A cystic fibrosis sufferer has scored a double first by becoming the first patient in Britain to undergo a lung transplant from a living donor - her father - and the first in the world to receive from a living donor - a family friend - who is unrelated to her.

The Cystic Fibrosis Trust yesterday welcomed the pioneering surgery, saying it offered new hope to scores of sufferers whose chances of survival are limited by the shortage of lungs for transplant from dead donors. Up to 40 per cent of cystic fibrosis patients die on the waiting list.

Clare Wildman, 20, who needed oxygen 24 hours a day, can now breathe almost normally after receiving lung tissue from her father Graham, 43, and Jude Harris, 40, a close friend of her mother's. They each donated about a fifth of their lung tissue, comprising the lower left lobe of Mr Wildman's lung and the lower right of Mrs Harris's.

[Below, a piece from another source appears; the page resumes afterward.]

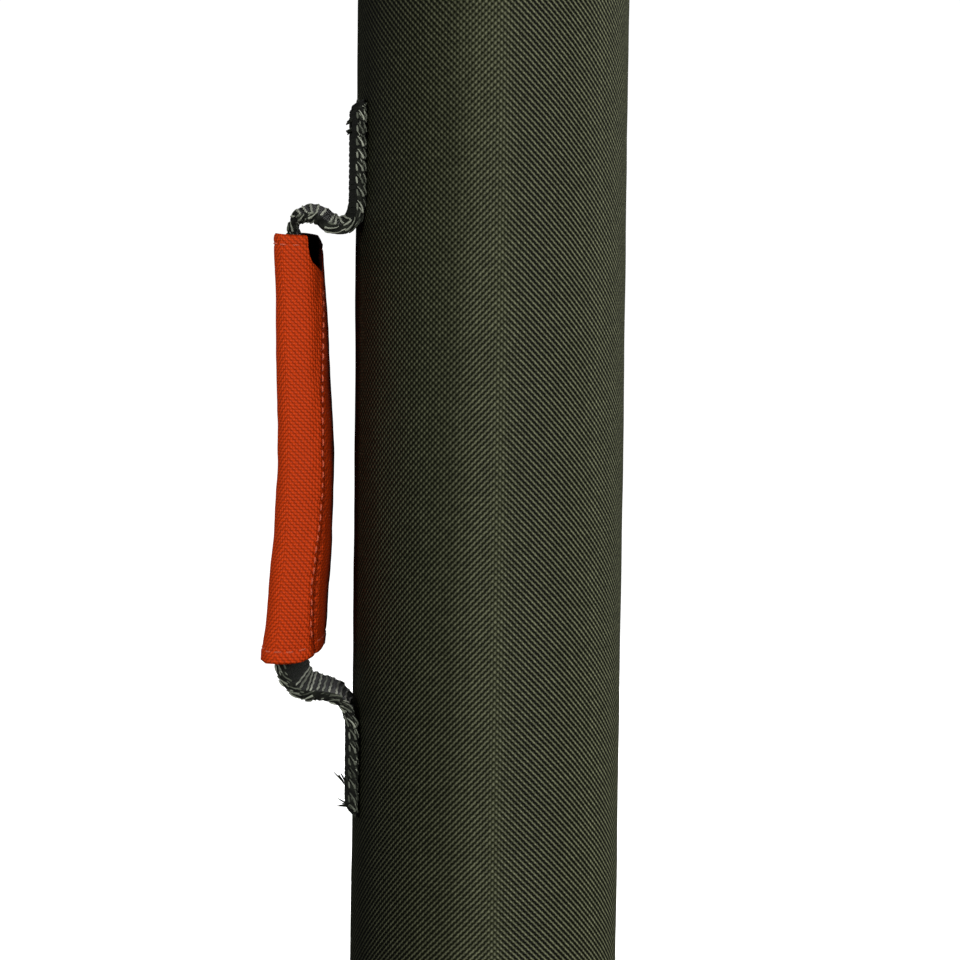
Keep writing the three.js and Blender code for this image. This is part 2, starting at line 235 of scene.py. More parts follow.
def stitches(buf, pts, normals, pitch=3.2, length=2.4, radius=0.24, lift=0.05, seed=1, skip=()):
    """Stitches along a polyline pts (mm) that lies on a surface with the given normals."""
    pts, normals = np.asarray(pts, float), np.asarray(normals, float)
    s = np.concatenate([[0], np.cumsum(np.linalg.norm(np.diff(pts, axis=0), axis=1))])
    r = np.random.default_rng(seed)
    count = int((s[-1] - length) / pitch) + 1
    start = (s[-1] - (count - 1) * pitch - length) / 2
    for i in range(count):
        if i in skip:
            continue
        a = start + i * pitch + r.normal(0, 0.05)
        b = a + length * r.uniform(0.93, 1.05)
        x = np.linspace(a, b, _ST_N)
        c = np.stack([np.interp(x, s, pts[:, k]) for k in range(3)], 1)
        nn = np.stack([np.interp(x, s, normals[:, k]) for k in range(3)], 1)
        nn /= np.linalg.norm(nn, axis=1)[:, None]
        t = frames(c)
        side = np.cross(t, nn)
        u = np.linspace(-1, 1, _ST_N)
        h = lift + radius * 0.75 - (np.abs(u) ** 3) * radius * 1.5
        c = c + nn * h[:, None] + side * r.normal(0, 0.05)
        rad = radius * np.sqrt(np.clip(1.06 - u**4, 0.02, 1))
        ang = np.linspace(0, 2 * PI, _ST_S, endpoint=False)
        P = c[:, None, :] + rad[:, None, None] * (side[:, None, :] * np.cos(ang)[None, :, None] + nn[:, None, :] * np.sin(ang)[None, :, None])
        UV = np.stack(np.meshgrid(x, np.linspace(0, 1.5, _ST_S + 1), indexing="ij"), -1)
        buf.grid(P, UV, wj=True, cap0=True, cap1=True, attr=np.ones(P.shape[:2]))
    return buf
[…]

The six-hour operation, performed at Harefield Hospital in Middlesex by Professor Sir Magdi Yacoub, the world famous transplant surgeon, took place July last. He agreed to carry it out only after approval from independent ethical committees at Harefield, and the Royal Brompton Hospital, and from the Department of Health.

The idea for the operation came from Ms Wildman's mother, Averil, who read about the success of similar ventures in America where about 20 such operations have been carried out. She intended to be a donor along with her husband, but her lung tissue was not a good match with her daughter's.

Other close family members were tested for compatibility with Ms Wildman, but were not considered suitable either. Her 16-year-old brother, Stephen, volunteered but the Wildmans thought he was too young.

Mrs Harris and her husband, from Hertfordshire, then offered themselves as donors as Ms Wildman's health deteriorated. Mrs Harris was the better match. "I didn't want Clare to die. I have two healthy daughters and I've known her mother for 30 years, since we were nine years old. It is like we are related." Ms Wildman is now planning to go to college.

Professor Yacoub said the operation was possible because everyone has spare lung capacity, and because donated lung tissue will expand to fill the cavity. He told the Daily Express: "As doctors we are trained to treat patients and it goes against the grain to operate on somebody who is normal ... But we cannot overrule members of the community if they want something so much, so long as they understand the implications ..."

Dr Martin Scott from the Cystic Fibrosis Trust said yesterday: "The ability to use living donors for some CF patients is a major surgical advance and should help reduce the dreadful odds against survival."

Live donors are routinely used in kidney and liver transplants.